(a film review by Mark R. Leeper)

CAPSULE:Two hired mercenaries are made deputies in a small New Mexico town to round up a rancher who murdered a deputy. A fine cast produces a surprisingly low-key outing. It sports a plot like a Western from 45 years ago, but pacing familiar from LONESOME DOVE. APPALOOSA is an unexceptional Western but one with a good eye for detail. It was produced by, directed by, and stars Ed Harris, who also sings a little. Rating: high +1 (-4 to +4) or 6/10

As the film begins Everett Hitch (played by Viggo Mortensen) philosophizes in voice-over that the foreseeable never really happens and the unforeseeable is what your life becomes. That is apparently what happens to him and his partner Virgil Cole (Ed Harris), two lawmen and hired killers, when they are engaged by the town of Appaloosa, New Mexico to bring in a local rancher who murdered a deputy. The rancher is Randall Bragg (Jeremy Irons) who, with a small army of ranch hands, is a law unto himself. The two are good killers and do not expect it to be a big job. Ah, but the unforeseen is what their life becomes as they begin a long battle of wits against Bragg. Meanwhile, Cole falls in love for the first time with Allison French (Renee Zellweger), a widow lady who comes to town and immediately is attracted to Cole.

The plot of the two lawmen trying to capture and bring to trial a powerful rancher is the sort you might find in a Western that would have been made in the 1960s. This plot has a little more depth in that Virgil Cole is sort of a dubious hero. First he insists on becoming the town dictator, with his own set of laws to make easier his task of bringing law and order. He is a killer with a badge. And the badge is the only thing that makes him better than Bragg, who is also undeniably a killer. If any character is sympathetic it is not Cole but Hitch who is in the partnership a definite second among equals. While the plotting is 1960s, the low-key style and pacing are post-LONESOME DOVE. This gives us more time to get to know the characters, and the film covers a long time both on the watches of the audience and in the lives of the characters.

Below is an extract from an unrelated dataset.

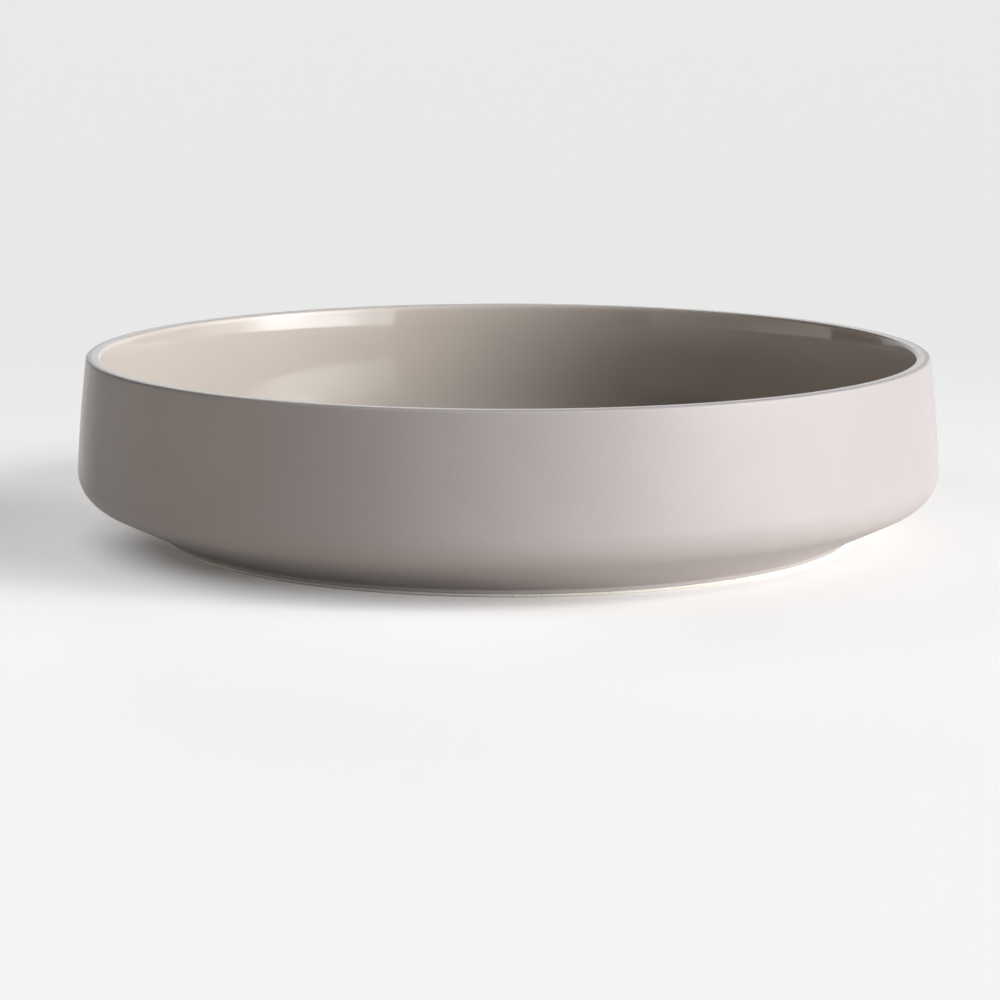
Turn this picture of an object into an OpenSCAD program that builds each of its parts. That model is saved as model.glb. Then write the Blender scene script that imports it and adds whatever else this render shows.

There is no brash Western score of the sort that Elmer Bernstein would have given APPALOOSA. Instead we hear only three or fewer instruments at any one time. The photography is often dark figures on a bright background to give the feel of the hot New Mexico climate. This would all be bleak if it were not for some light dialog, especially between Hitch and Cole. With one running gag Cole has a propensity for using impressive words that are just on the tip of his mind but no nearer. He is anxious to use big three- dollar words in an era when three dollars would have bought a lot more than it does today.

The film is based on the novel by Robert B. Parker (who generally writes about detectives Spenser and Jesse Stone). In addition to the other hats Harris wears in this production (and it usually is a broad-brimmed black hat on screen) Harris also sings a song over the end credits and proves to have nearly as good a singing voice as that other actor-director Clint Eastwood. The film has some good actors in smaller roles like Timothy Spall and Lance Henriksen. I am just not sure that Zellweger really feels like a woman of the period. Mortensen and Harris play well together like two men who fit each other like comfortable old shoes. Hitch might like Cole's woman, but he usually knows not to push the issue. Hitch is the better educated, but Cole is reading Emerson to try to catch up. Hitch knows that he has just book learning, but Cole knows the job of handling ruffians and gunfighters. Their byplay and the little details of life in the 1880s are arguably more important to the film than the inevitable big gunfight.

Most attempts to bring back the Western try to imitate the big brash westerns. This one is more like the minor B westerns of the 60's. I rate APPALOOSA a high +1 on the -4 to +4 scale or 6/10. For those who stick through the credits, the film's dedication is to Ed "Big Red" Pennybacker. He had a small role as the train conductor but also was a popular newsman on KQUE in the Albuquerque area. He died in July.